En plus de la musique, des découvertes et surtout le sport, Suzanne dit devoir sa force et son aisance professionnelle à trois choses ; son expérience de militante, le fait d’avoir été encadrée par des gens assez cultivés, et la chance d’avoir été à l’école au plus haut niveau. C’est d’ailleurs ce que la dame aux cours cheveux blancs reproche à l’actuelle génération de journalistes. «La facilité, le refus de la critique. De nos jours la profession me choque parce que certains l’abordent avec beaucoup de désinvolture, d’absurdité et se renferment sur le prétexte de pauvreté. Mais la pauvreté n’exclue pas la maturité! C’est pour cela que les gens me traitent de tous les qualificatifs, mais je restent moi même». Parole de sage!
Projets
Très impliquée dans la société d’Hygiène et de salubrité du Cameroun (HYSACAM) où elle s’occupe de la cellule de communication à la Direction générale, la journaliste compte bien participer au déploiement de cette structure dans les années à venir.

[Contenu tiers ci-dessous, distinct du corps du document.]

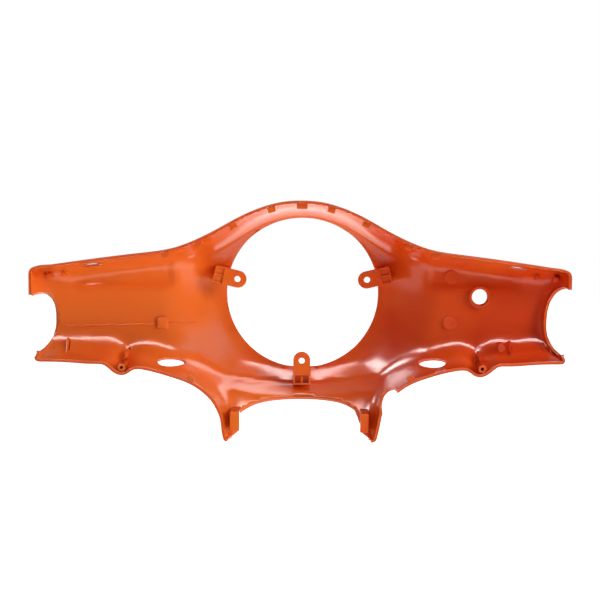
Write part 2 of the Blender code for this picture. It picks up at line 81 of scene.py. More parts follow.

Et même si elle a quitté son parti en 1998, elle y reste très attachée dans l’âme et compte réaliser dans le cadre de la célébration du cinquantenaire de l’indépendance du Cameroun, une série de 12 documentaires, 13 minutes chacun, à la mémoire des héros de cette indépendance, de Rudolph Douala Manga Bell à Ernest Wandié. La passionnée de lecture compte également publier en octobre 2010 un livre intitulé Les chroniques sous le manguier, qui sera édité par Jacques Marie Lafon. Des chroniques qui feront sans doute encore parler et que nous ne perdons rien à attendre. Bon vent la journaliste.